-- Source excerpt --
* * * * * * *

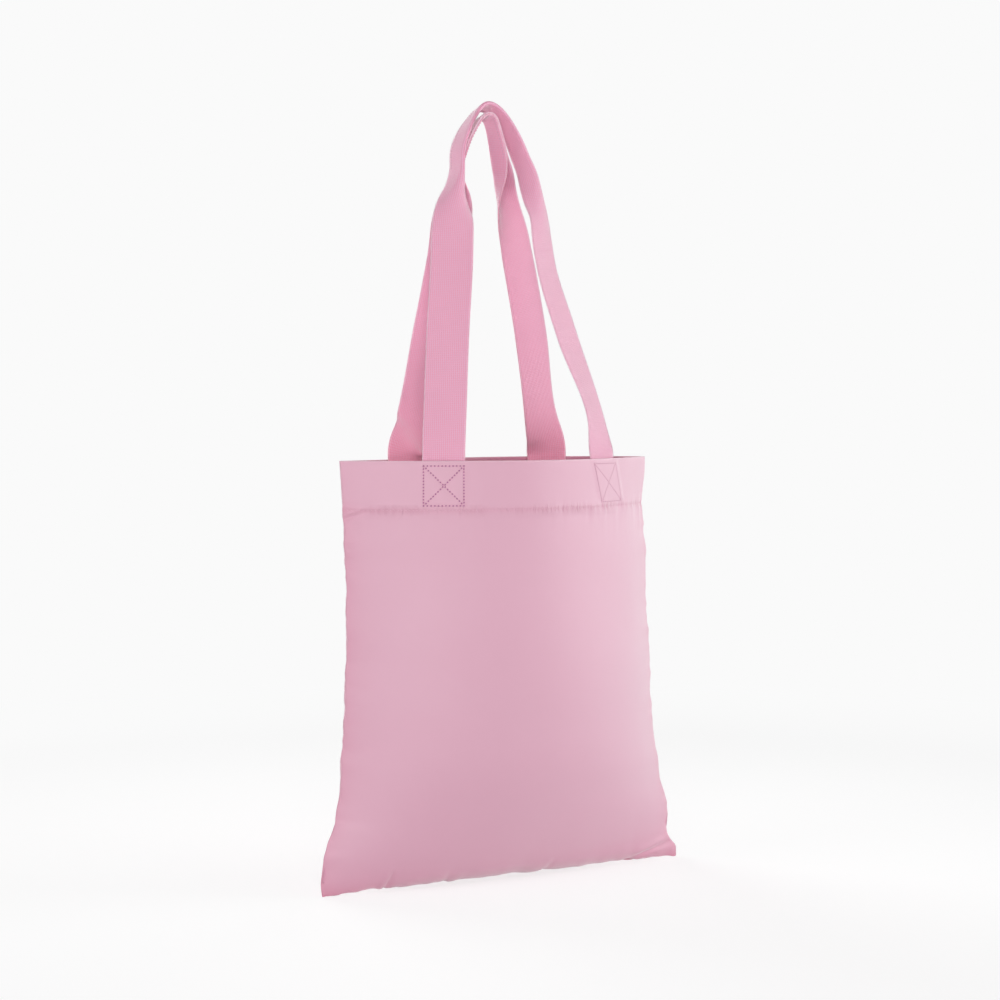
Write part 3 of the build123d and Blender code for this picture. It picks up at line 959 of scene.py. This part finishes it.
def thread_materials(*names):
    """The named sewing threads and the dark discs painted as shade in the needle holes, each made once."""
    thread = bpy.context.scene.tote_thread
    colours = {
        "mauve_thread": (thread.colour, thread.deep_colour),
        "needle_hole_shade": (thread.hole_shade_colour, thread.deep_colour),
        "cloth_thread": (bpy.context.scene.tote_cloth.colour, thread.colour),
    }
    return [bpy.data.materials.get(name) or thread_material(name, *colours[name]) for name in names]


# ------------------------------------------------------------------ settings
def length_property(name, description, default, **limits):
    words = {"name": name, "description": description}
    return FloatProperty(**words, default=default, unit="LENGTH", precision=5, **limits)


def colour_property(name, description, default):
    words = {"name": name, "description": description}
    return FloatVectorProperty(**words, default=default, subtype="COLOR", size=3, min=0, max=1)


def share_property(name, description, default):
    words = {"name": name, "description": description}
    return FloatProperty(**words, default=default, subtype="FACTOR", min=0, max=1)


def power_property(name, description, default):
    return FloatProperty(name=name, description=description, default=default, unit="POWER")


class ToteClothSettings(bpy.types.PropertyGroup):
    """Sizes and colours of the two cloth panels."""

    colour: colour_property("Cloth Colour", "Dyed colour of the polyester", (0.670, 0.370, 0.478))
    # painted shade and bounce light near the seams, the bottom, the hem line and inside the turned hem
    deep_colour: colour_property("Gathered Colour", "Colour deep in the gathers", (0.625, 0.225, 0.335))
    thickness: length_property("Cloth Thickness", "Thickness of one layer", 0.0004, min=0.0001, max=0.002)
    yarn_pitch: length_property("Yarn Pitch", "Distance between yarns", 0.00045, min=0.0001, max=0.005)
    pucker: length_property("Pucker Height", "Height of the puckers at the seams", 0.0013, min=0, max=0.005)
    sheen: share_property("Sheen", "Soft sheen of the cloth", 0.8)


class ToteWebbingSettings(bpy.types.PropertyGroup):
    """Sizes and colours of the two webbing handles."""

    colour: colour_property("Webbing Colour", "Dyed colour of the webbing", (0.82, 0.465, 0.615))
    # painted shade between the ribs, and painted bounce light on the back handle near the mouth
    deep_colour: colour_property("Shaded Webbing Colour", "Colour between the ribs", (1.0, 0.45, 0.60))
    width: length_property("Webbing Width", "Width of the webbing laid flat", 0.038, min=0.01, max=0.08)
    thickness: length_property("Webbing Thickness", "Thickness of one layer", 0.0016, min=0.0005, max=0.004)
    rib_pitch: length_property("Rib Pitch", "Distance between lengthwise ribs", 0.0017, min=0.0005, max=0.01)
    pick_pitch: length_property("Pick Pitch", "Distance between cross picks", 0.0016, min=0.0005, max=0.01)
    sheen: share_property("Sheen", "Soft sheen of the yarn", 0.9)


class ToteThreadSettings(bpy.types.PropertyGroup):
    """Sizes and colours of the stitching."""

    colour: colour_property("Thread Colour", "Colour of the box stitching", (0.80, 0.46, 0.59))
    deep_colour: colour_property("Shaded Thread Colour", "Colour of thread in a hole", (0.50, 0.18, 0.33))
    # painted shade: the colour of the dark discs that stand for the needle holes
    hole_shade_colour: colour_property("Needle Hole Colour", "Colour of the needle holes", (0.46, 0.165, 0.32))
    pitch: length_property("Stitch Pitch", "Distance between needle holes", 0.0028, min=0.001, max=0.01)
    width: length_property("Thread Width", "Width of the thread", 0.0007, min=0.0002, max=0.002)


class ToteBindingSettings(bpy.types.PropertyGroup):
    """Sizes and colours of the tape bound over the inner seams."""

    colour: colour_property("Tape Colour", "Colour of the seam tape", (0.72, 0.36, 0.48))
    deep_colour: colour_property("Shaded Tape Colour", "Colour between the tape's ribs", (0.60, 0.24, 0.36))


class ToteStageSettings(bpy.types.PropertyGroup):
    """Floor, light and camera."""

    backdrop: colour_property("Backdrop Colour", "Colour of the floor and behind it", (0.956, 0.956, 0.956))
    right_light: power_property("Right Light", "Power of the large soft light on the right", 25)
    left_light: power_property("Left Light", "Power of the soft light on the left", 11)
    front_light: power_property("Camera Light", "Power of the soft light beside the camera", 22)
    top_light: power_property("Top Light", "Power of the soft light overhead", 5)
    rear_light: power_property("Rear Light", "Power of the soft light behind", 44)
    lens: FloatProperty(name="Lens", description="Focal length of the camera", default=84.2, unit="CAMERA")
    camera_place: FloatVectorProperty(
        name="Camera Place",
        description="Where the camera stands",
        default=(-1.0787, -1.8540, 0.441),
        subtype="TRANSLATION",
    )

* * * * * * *

-- Exercise requirements --
Repeat, exactly and only, the lines from the beginning of the material through the line that contains "the two cloth".

-- Worked solution --
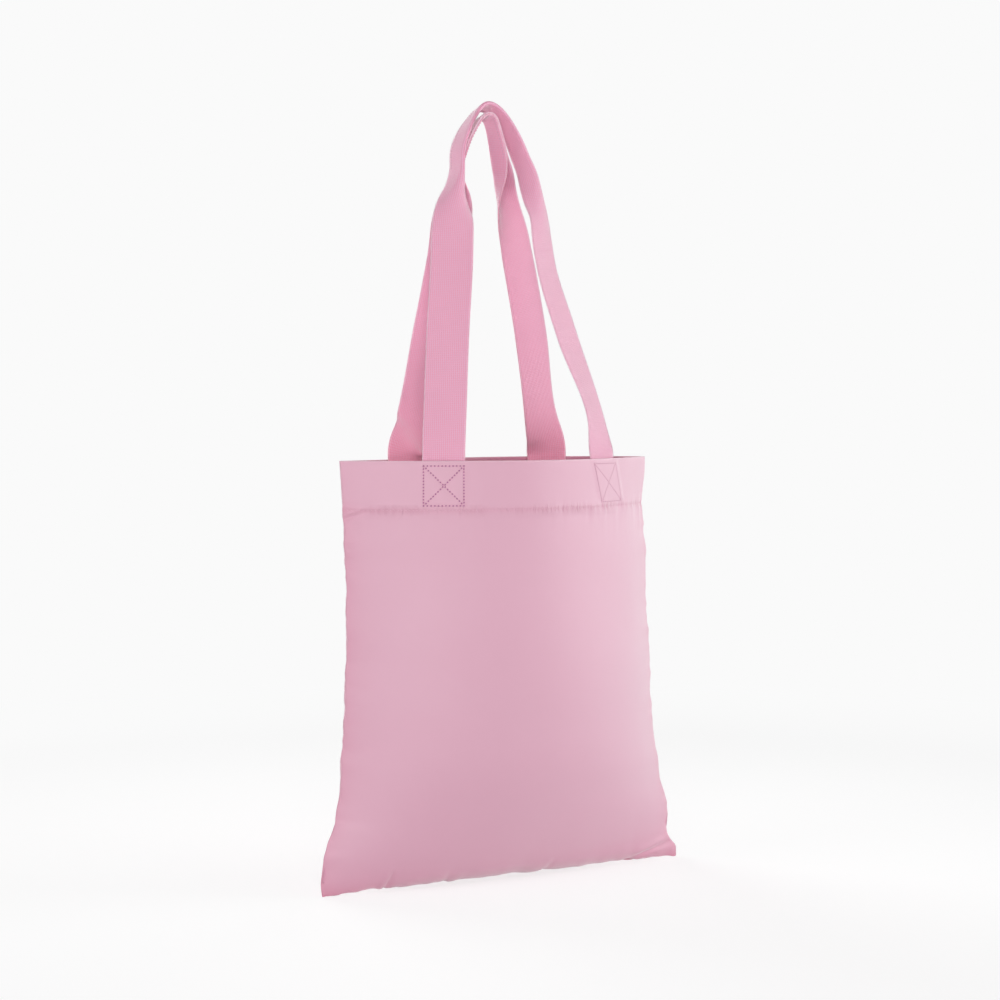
Write part 3 of the build123d and Blender code for this picture. It picks up at line 959 of scene.py. This part finishes it.
def thread_materials(*names):
    """The named sewing threads and the dark discs painted as shade in the needle holes, each made once."""
    thread = bpy.context.scene.tote_thread
    colours = {
        "mauve_thread": (thread.colour, thread.deep_colour),
        "needle_hole_shade": (thread.hole_shade_colour, thread.deep_colour),
        "cloth_thread": (bpy.context.scene.tote_cloth.colour, thread.colour),
    }
    return [bpy.data.materials.get(name) or thread_material(name, *colours[name]) for name in names]


# ------------------------------------------------------------------ settings
def length_property(name, description, default, **limits):
    words = {"name": name, "description": description}
    return FloatProperty(**words, default=default, unit="LENGTH", precision=5, **limits)


def colour_property(name, description, default):
    words = {"name": name, "description": description}
    return FloatVectorProperty(**words, default=default, subtype="COLOR", size=3, min=0, max=1)


def share_property(name, description, default):
    words = {"name": name, "description": description}
    return FloatProperty(**words, default=default, subtype="FACTOR", min=0, max=1)


def power_property(name, description, default):
    return FloatProperty(name=name, description=description, default=default, unit="POWER")


class ToteClothSettings(bpy.types.PropertyGroup):
    """Sizes and colours of the two cloth panels."""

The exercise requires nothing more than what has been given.